Four days a week, I spend roughly 10 hours in one of those soulless office parks. You know, the ones where not much has changed since the 70’s, where beige is all the rage and everyone’s stealing as much time as they possibly can, trying to get others to do their work for them. My actual job is not so bad, but the environment is bleakly depressing, and I face constant interruptions from people who have masterfully dodged work so well that they’re bored and wander around looking for others to entertain them.

They complain constantly. About anything. About everything.

They narrate their home lives in a kind of complaint-speak. Gifts from others are never what they wanted, never useful, never good enough. Everything is an imposition. Their romantic partners are clueless and obnoxious.

I surreptitiously play with a desk toy a girl I dated gave me, stare longingly at a sweet text from my husband.  I run through possible scenarios at a party I’m excited to go to over the weekend.

I stick to work when chatting with them, careful to tell enough jokes that I carve out a respectable coworker friendliness.

“His clothes never match.”

“I don’t like what he watches on TV.”

“Ack, it’s raining again.”

*

On the tougher days, I’m quieter, when I’m struggling with a problem they don’t have the scripts to understand, like:

  • envy that my husband’s girlfriend grew up in a free-love commune and is probably better at poly than me because of that
  • worry that he’ll meet a girl that is the magic height that will enable him to effortlessly have every manner of stick-figure kama sutra sex position instead of having to futz with sex furniture and the pioneer spirit like he and I do, thereby banishing me to obsolescence
  • concern over whether I’m making the right call on the “okay fit” with someone re: seeing how it goes versus ending it before anybody gets hurt or they feel like I’ve led them on

 

Meanwhile, they’re commiserating down the hall about how their husbands never load the dishwasher  in the exact configuration they would like.

It’s inappropriate for significant others to have friends of the opposite sex, they loudly agree.

I’m authoring an adulterous flirty text to a sexy girl we went to bed with the weekend before.

*

Distress tolerance refers to our ability to deal with negative emotions or states. People with low distress tolerance become overwhelmed at relatively mild levels of stress and react with negative behaviors.

I have found high levels of distress tolerance to be a very good predictor of how well behaved people are in polyamorous situations. This is not to say that people with low distress tolerance can’t be poly – on the contrary, I’ve known multiple polyamorous people with lower distress tolerance. However, they certainly ran into problems, and they were supremely bad actors when stressed.

When the going got tough, they acted out. And those around them catered to their whims or ran into problems. They were the squeaky wheels who got the grease. As a hinge, I ran into huge problems with a couple of low-distress tolerance partners. One would lash out when she felt ignored or slighted, which would make me not want to spend time with her, perpetuating the cycle. It was easy to develop an aversion to spending time with her.

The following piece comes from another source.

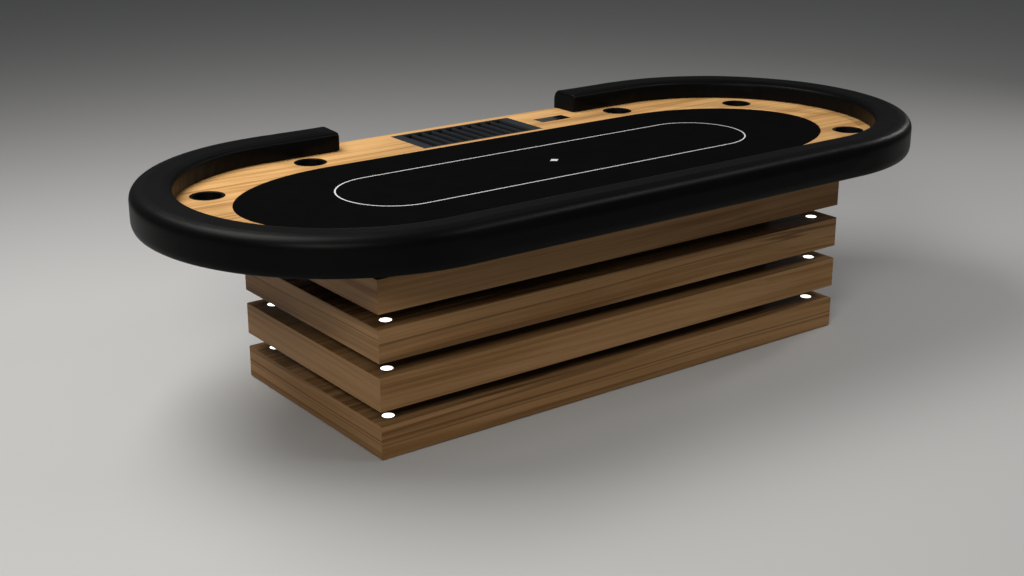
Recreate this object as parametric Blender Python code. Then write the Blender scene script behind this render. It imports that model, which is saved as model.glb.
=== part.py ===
"""Poker table with a C-shaped padded arm rail, a wood racetrack, a cloth playfield and a base of lit tiers.

Metres, +Z up. The origin is on the floor under the middle of the table, +X runs along the table's length and
+Y points to the dealer's side, where the arm rail is open.
"""
import math

import bmesh
import bpy

GAP = 0.0003                     # clearance between neighbouring pieces
OVERSHOOT = 0.01                 # how far a cutter runs past the face that it cuts
ARC_STEPS = 24                   # facets in each half circle of the table's outline
CUP_STEPS = 20                   # facets in the cup holders
HOLE_STEPS = 16                  # facets in pucks, feet and their holes
BORE_STEPS = 8                   # facets in the holes for rods and wiring

# Table top
HALF_STRAIGHT = 0.800            # from the middle to the centre of each end's half circle
RAIL_OUTER = 0.666               # outline radii about those centres
TOP_RADIUS = 0.652               # racetrack panel and deck
RAIL_INNER = 0.535
PLAYFIELD_HALF_STRAIGHT = 0.656
PLAYFIELD_HALF_WIDTH = 0.378
PLAYFIELD_END_STRETCH = 1.355    # the ends are half ellipses this much longer than half circles
RAIL_TOP = 0.760
PLAY_SURFACE = 0.688
PANEL_THICKNESS = 0.025
DECK_THICKNESS = 0.018
PANEL_BOTTOM = PLAY_SURFACE - PANEL_THICKNESS
DECK_TOP = PANEL_BOTTOM - GAP
TOP_UNDERSIDE = DECK_TOP - DECK_THICKNESS
DEALER_HALF_GAP = 0.519          # half of the opening in the rail

# Arm rail section
LEATHER = 0.002
RAIL_SEAT = PLAY_SURFACE + GAP
RAIL_OUTER_ROUND = 0.034
RAIL_UNDER_ROUND = (0.0125, 0.024)     # width and height of the round at the lower outer edge
RAIL_INNER_ROUND = 0.012
RAIL_CROWN_DROP = 0.004          # the top is this much lower at the inner edge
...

Another of my partners was so unable to deal with discomfort that he never challenged himself, never grew. He was about as responsible at 30 as he had been at 20, with devastating results. We grew apart.

*

There is plenty good to be found in this present moment. Not all pain is bad. The right amount of anxiety is needed to grow. And life isn’t always going to be comfortable.

What did you expect when you went into the bathroom? Don’t you know what they’re for?